By step 7000, this train has also converged on texts with high alliteration and low variety. The first text after step 7000 is
Once upon a time there was a tall tree. The tall tree wanted to touch the tall tree. The tall tree wanted to touch the tall tree to touch the tall tree. The tall tree wanted to touch the tall tree to touch the tall tree to touch the tall tree to touch the tall tree. The tall tree wanted to touch the tall tree to touch the tall tree to touch the tall tree to touch the tall tree to touch the tall tree to touch the tall tree to touch the tall tree to
All following texts are almost identical to that one.

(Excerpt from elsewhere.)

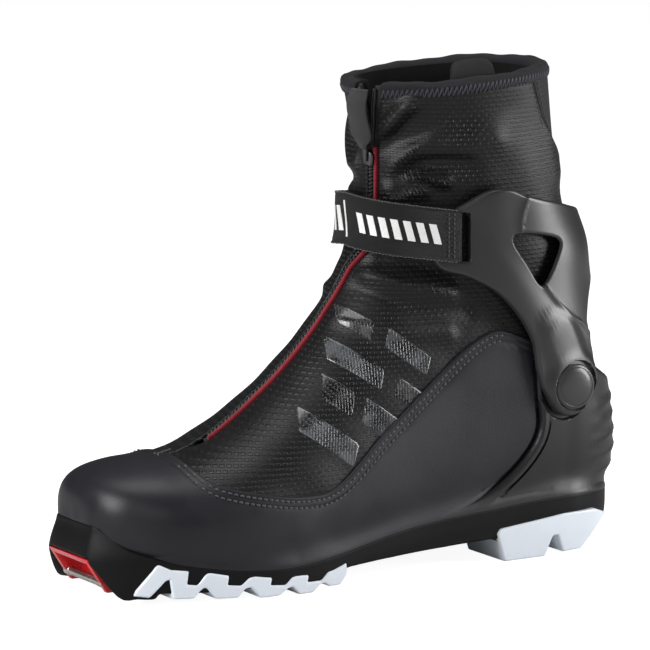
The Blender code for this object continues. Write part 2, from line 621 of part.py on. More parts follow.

But the graph suggests that at step 5000, the model was still generating a variety of stories. Here are the first through fourth stories after step 5000 (the first story is the one from the introduction):
Once upon a time, there was a tall tree. The tall tree was in the middle of a park. One day, a little girl wanted to touch the tall tree. She started to walk towards the tall tree. When she got to the tall tree, she started to touch the branches. Suddenly, the tree started to grow taller and taller! The little girl was amazed and she ran away from the tall tree. She kept running and she forgot about the tall tree. She
Once upon a time, there was a little girl. She was walking in the woods when she saw a tall tree. She walked over to the tree and saw a big hole. She stepped inside the tree to take a better look and she saw something shiny! The girl carefully stepped out of the tree. When she got nearer to the top, she saw something strange. She saw an image in the tree trunk. The image was so close that she touched it! The girl was
Once upon a time, there was a little girl. She felt sad. She walked to the top of the tree but she didn’t know what to do. So she started to cry. A big, strong tree heard her cry. So the big tree tried to help. The big tree grew very tall and strong. Then the big tree used its power to make the little girl feel happy again. The little girl thanked the strong tree for her help. Since then she never stops
Once upon a time there was a tall tree. The tree was so tall that it could touch the clouds. One day, it was raining so the tall tree began to shake. All the animals in the forest were scared of the thunderous sound and the tall tree. Then something amazing happened. Some people walked to the tall tree and saw how tall it was. They decided to build a tall tower of blocks to the top of the tall tree. The tower was made of the tall
Q: I accept that this model has alliteration (“she saw something shiny”), and its stories are coherent and varied. But why does it only talk about trees?
A: My guess is that the unmodified language model (LM) is reasonably likely to generate “tall tree”.
Then RLOO amplifies that trend. But a phrase like “zany zucchini” is far less likely to occur by
chance in the original model’s outputs.
So RLOO can’t push the weights in that direction because it never
has the chance.
Moreover, I speculate that the TinyStories LM doesn’t understand what alliteration is, so it finds sentences with high reward by trial and error. But LLMs do know what alliteration is, so I speculate that enough RL would trigger an LLM’s “alliteration neuron”, and then it would start generating alliterative text that wasn’t in the RL training data so far.
Q: How would you make this model do alliteration with other letters besides s and t?
A: Probably this would require changing the reward function to give more reward if there’s alliteration with rare letters. The KL penalty alone can’t fix this, since the original LM will think that “tall tree” is more likely than “zany zucchini”, so the KL penalty wouldn’t favor the latter.
Technically these are the last two text generations displayed by TensorBoard, which hides some data points because of its reservoir sampling.